The city itself is not very big, but it boasts a smattering of what I consider ‘quarters’ that give it a more expansive feel. The cathedral is right on the high street, an impressive presence at the heart of the bustling tourist centre. In central Granada, there is the lovely barrio of Realejo, of which I am proud to be a resident. I was lucky enough to find a steal in a charming Spanish house with two other housemates, and we live in moderate luxury in comparison to the standard student dig. Realejo is cluttered with rustic town houses and cottages, all painted vibrant colours and different shapes and sizes, no building is uniform; a refreshing change from the characterless monstrosities that are sixties’ British apartment blocks.

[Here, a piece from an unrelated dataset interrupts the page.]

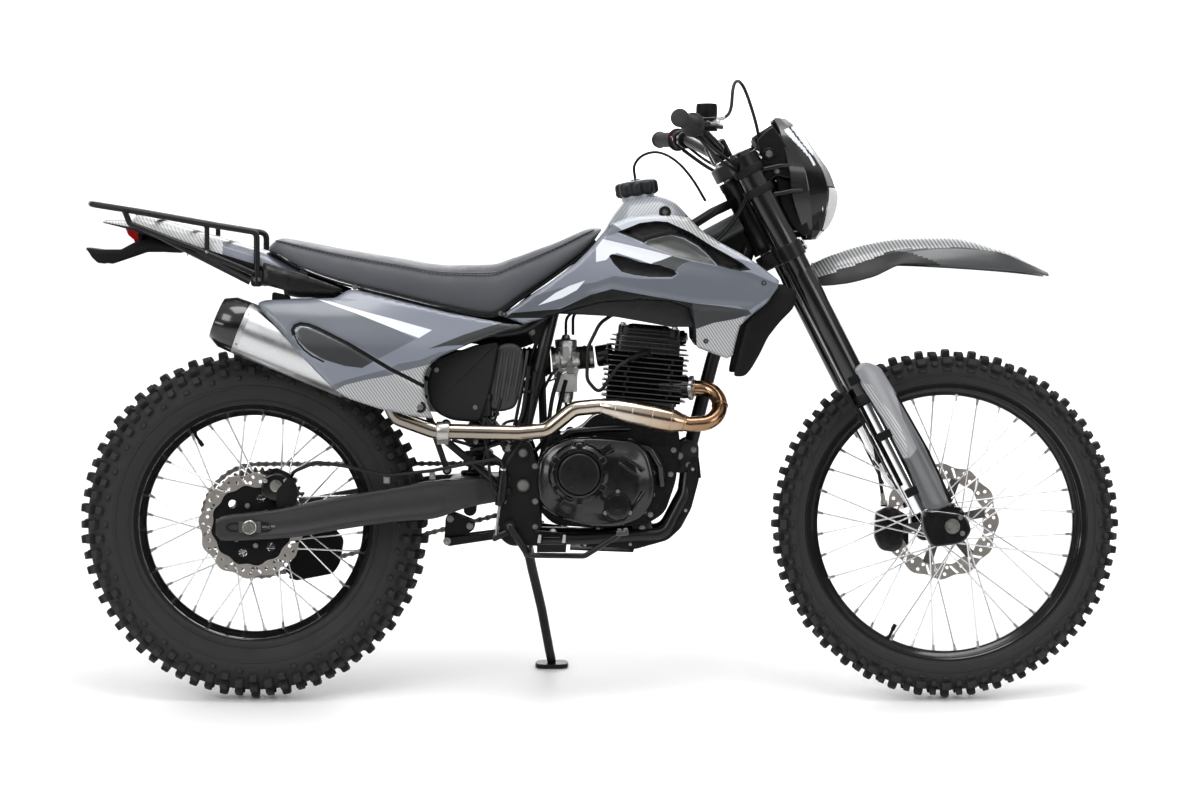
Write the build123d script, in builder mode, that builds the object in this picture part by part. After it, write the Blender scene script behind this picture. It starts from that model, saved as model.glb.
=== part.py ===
from build123d import *
import math
import os

# Dual sport motorcycle, millimetres.
# Design frame: +X forward, +Y to the rider's left, +Z up, X = 0 midway between
# the axles, Z = 0 the ground when the machine stands upright.
# Parking frame (as written out): the whole machine leans to its left on the side
# stand, the bars are turned slightly left, and the origin is under the middle of
# the overall box, on the ground.

# ---------------------------------------------------------------- dimensions
WHEELBASE = 1382.0
AXLE_X = WHEELBASE / 2
AXLE_Z = 350.0
TYRE_R = 350.0                 # both tyres, over the knobs
RAKE = 27.1                    # steering axis from the vertical, degrees
HEAD = (252.5, 0.0, 1051.8)    # steering axis at the middle of the upper clamp
FORK_OFFSET = 32.0             # fork tubes ahead of the steering axis
FORK_Y = 102.0                 # fork tube centres either side of the middle
FORK_OUTER_R = 25.0
FORK_INNER_R = 20.5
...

The Arab Camden and a wonderful view

To the north west of the city centre there is the Albayzin quarter; a hilly, residential area filled with beautiful, white spanish cottages. The detailed porcelain-tiled doorframes and the steep cobbled streets are perhaps reminiscent of a more authentic version of Capri or Iscia in the Mediterranean.

On the way up, there is the arabic equivalent to London’s Camden, Calle Elvira, which is filled with tiny shops selling handmade leather bags, tapestries, Moroccan jewellery and every kind of ethnic trinket you could imagine. I love this area, especially for its lavish arabic tea rooms, in which I have happily sat for hours smoking shisha and drinking tea so high in sugar content I swear the kebab shop around the corner was built as a safety precaution.

Fifteen minutes uphill trek from the last tea room on Calle Elvira, you’ll find the highest view point in Albayzin, Plaza San Nicolas, to which people flock in good weather to take in the stunning view of the Alhambra and the city in the depths of the valley. From this point, you can see Sierra Nevada, the snow-capped mountains that offer a great ski retreat in winter, all the way to the more industrial parts of Granada, extending past the miles of motorway towards more fields and mountains. Next to Albayzin is h, a more secluded part of the city home to a couple of grandiose houses and quaint bars and restaurants enjoyed by locals. In Spring, the view of the Alhambra is absolutely spectacular, the vegetation is in full bloom and the palace is enveloped by a voluptuous body of forest that contrasts stunningly with the pale terracotta of the Moorish fortress. On a clear day, there are few sights more impressive.

The Alhambra - Spain’s Taj Mahal

The Alhambra, in my mind, is the ninth wonder of the world. It is an expansive palace, surrounded by immaculately kept gardens; the perfect setting for a nauseatingly romantic gesture. The view from the gardens of Generalife, connected by a walkway to the Alhambra, is another to behold. As well as offering the outdoor viewpoints, the Alhambra's Palacio Nazaríes is what you really pay to see. Access is monitored and allotted in half hour intervals to ensure a comfortable passage through the various rooms. Upon entry, people slow down and marvel, there is little else to do but gape in awe. It is made immediately clear that the Moors had more than a little conviction in their power for them to invest so much in this base; the detail in the hand carved marble walls is not dissimilar to the Taj Mahal, and yet I'm dumbfounded that the Alhambra is not as famous. Now that it's Spring, the palace is teeming with admirers, but it is encouraging to note that they seem to be considerately more discreet than those that mob St Peter's Basilica for instance. The palace also offers various museums, and currently it houses a traveling M. C. Escher exhibition.

One last jewel I’ll mention and it’s little more than five minutes from the Alhambra: Jardin del Carmen de los Mártires. I stumbled across the park during a walk with my housemate, and once more, I can’t believe it is not overrun with nature enthusiasts. I guess there is nothing particularly noteable about it other than its immense palm trees, beautifully kept hedges and fountain, but what gets me every time are the wild peacocks that stroll about, regally asserting their authority over their flowery haven. I suppose it’s just me, but there’s something undeniably incredible that these creatures are not exploited in cages for commercial purposes, in this day and age. That remains something that I truly admire about this city: its refusal to impose upon its own natural beauty. It seems the local municipality has got it just right betwen corrupting Granada’s attractive resources and gently cultivating a profit in order to maintain their upkeep. Obviously, all ‘Granadinos’ are immensely proud of their city and it is the openness and willingness of the people above all that allows the city’s charm to permeate the experience of every visitor who comes here. Granada is truly a diamond in the rough.